The government actually writes to anyone applying for a skilled migration visa to Australia and begs them to come to SA. Agencies such as SA Great have been set up to lure young people to Adelaide and tax incentives such as a 10% rebate on all eligible South Australian labour expenditure. The city once relied on manufacturing and defence contracts but now it’s pushing tech industries, the arts and education. In fact, Adelaide is sometimes referred to as ‘The Learning City’. Mind you, with curious infrastructure such as the reversible one-way freeway that's open 22 hours a day and lifelike sculptures of pigs with their snouts in public garbage bins sending a worrisome message to tourists, this could actually mean that the city is actually still learning.
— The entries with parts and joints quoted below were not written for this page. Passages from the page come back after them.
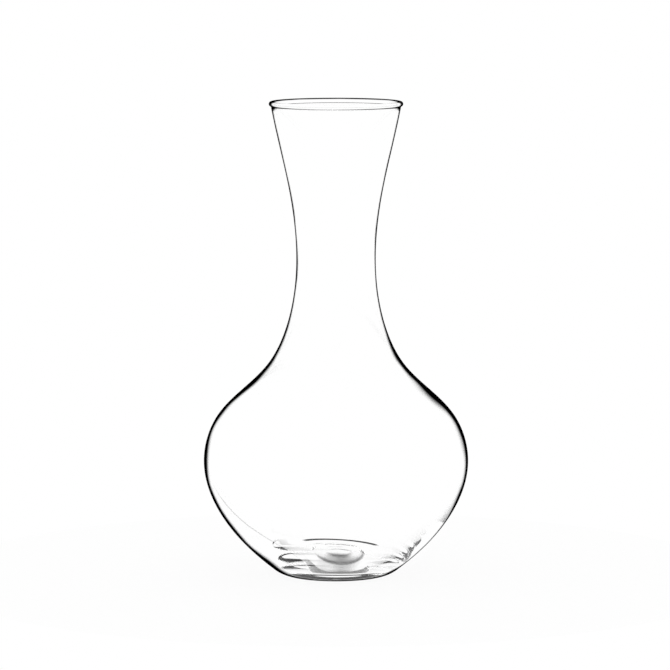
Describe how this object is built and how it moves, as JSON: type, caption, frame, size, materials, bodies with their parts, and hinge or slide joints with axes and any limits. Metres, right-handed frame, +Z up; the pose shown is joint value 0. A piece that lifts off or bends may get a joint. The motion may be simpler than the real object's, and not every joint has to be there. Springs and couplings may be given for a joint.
{
  "type": "carafe",
  "caption": "Clear blown glass carafe with a flared mouth, narrow neck, round belly and a thick base that tapers to a small foot, for serving water or wine.",
  "frame": {"origin": "on the axis, in the plane of the table that the foot stands on", "axes": "+Z up along the axis, from the foot to the mouth; +X and +Y lie in the table's plane, and all directions round the axis are alike"},
  "size_m": [0.143, 0.143, 0.2565],
  "materials": {
    "clear_glass": "clear, fire-polished"
  },
  "bodies": {
    "root": {"carafe": "clear_glass"}
  },
  "joints": []
}
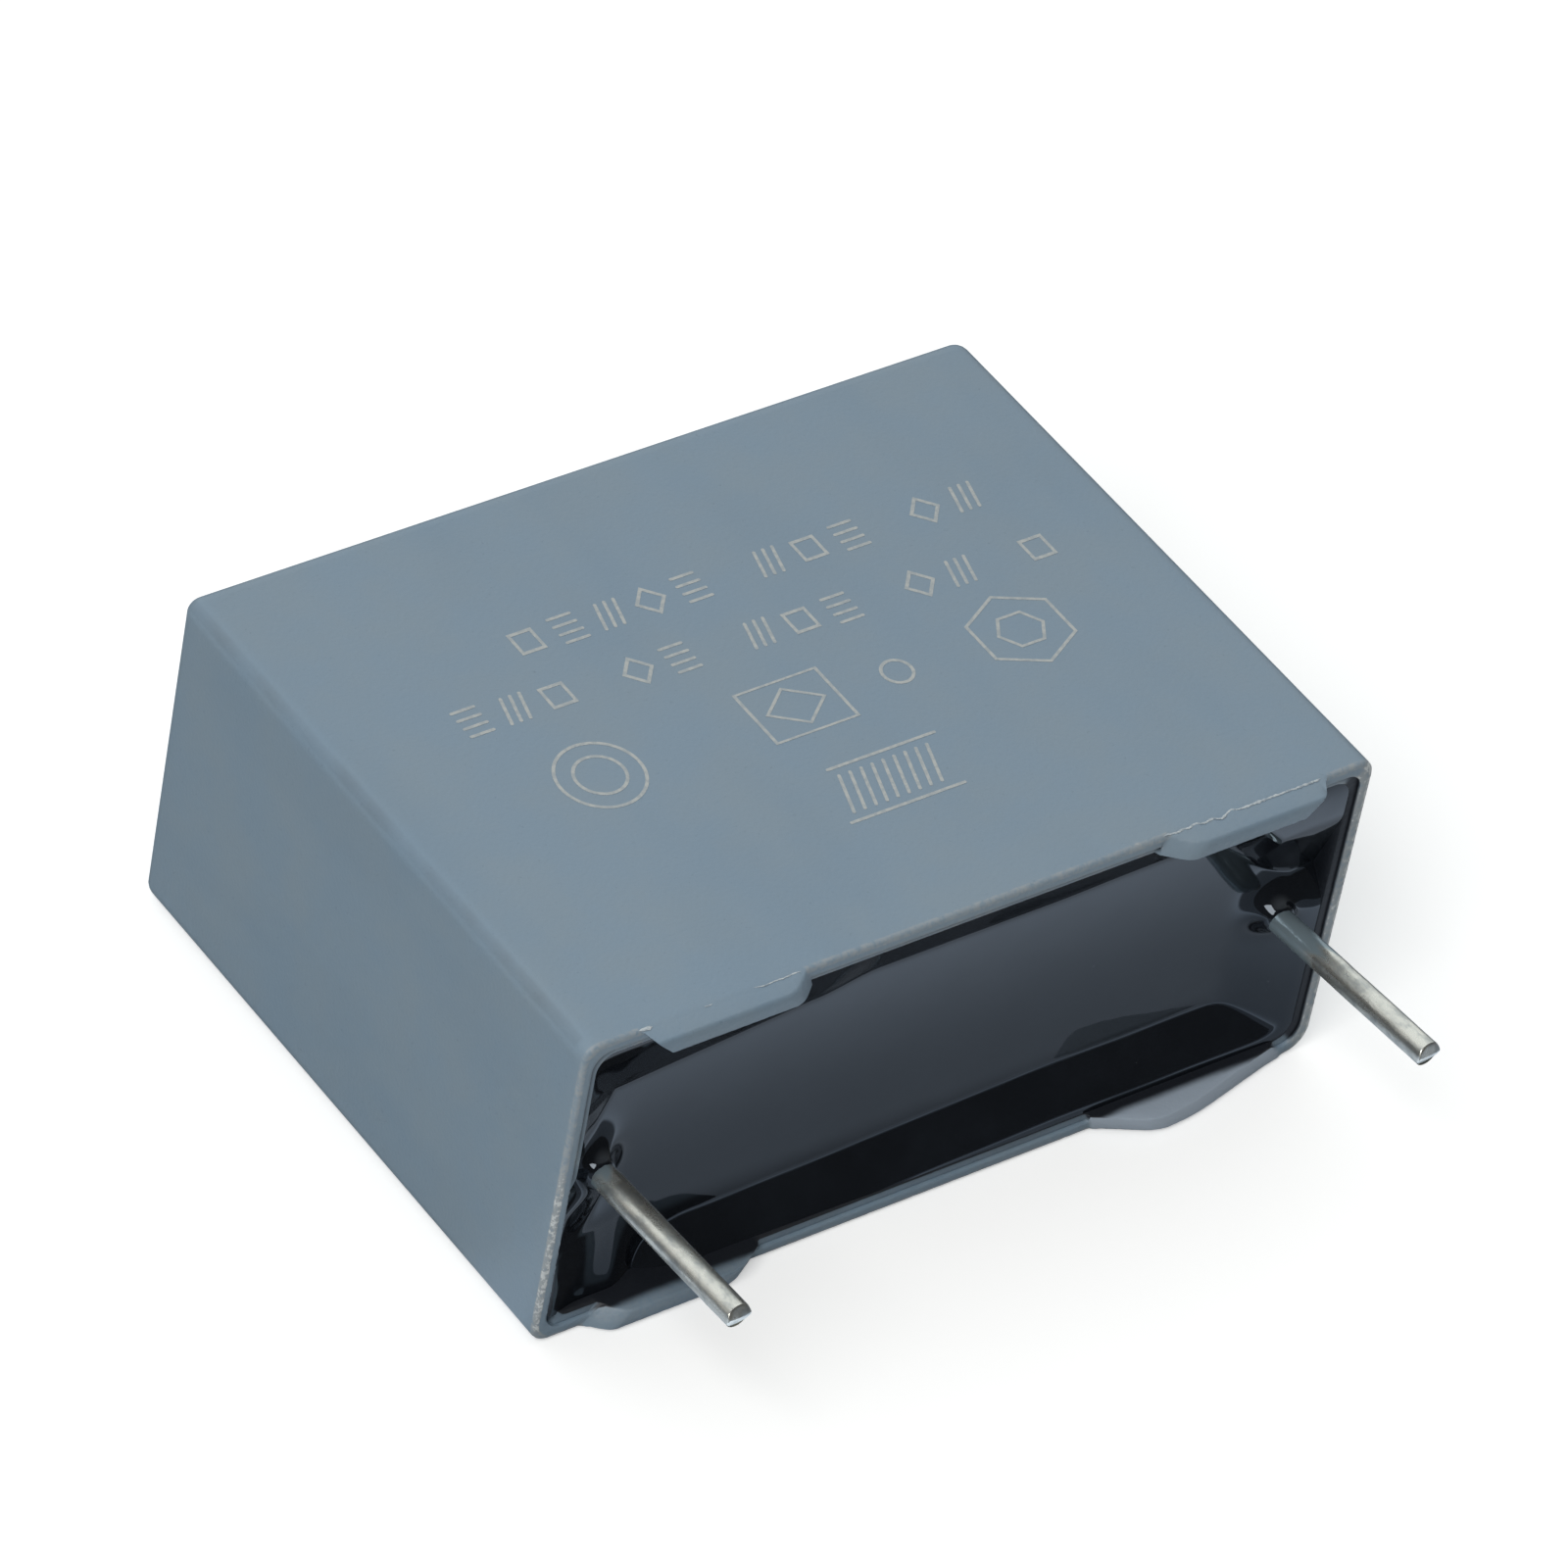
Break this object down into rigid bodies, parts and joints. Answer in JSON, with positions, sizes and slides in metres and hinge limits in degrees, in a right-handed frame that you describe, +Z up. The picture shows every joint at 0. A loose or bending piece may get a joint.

Perth, Sydney and Melbourne might be the places to sell your soul for a fat pay cheque, but following a carefully structured comeback after the economic collapse of the early 1990s, Adelaide is now a land of opportunity and quality of life. So let the rest of Australia make antiquated jokes about the place. Watch the Adelaide bikies move to Victoria. See Perth’s economic climate shrink like a scrotum on ice every time the Chinese demand for commodities falters. Maybe it's time to make the move to Adelaide.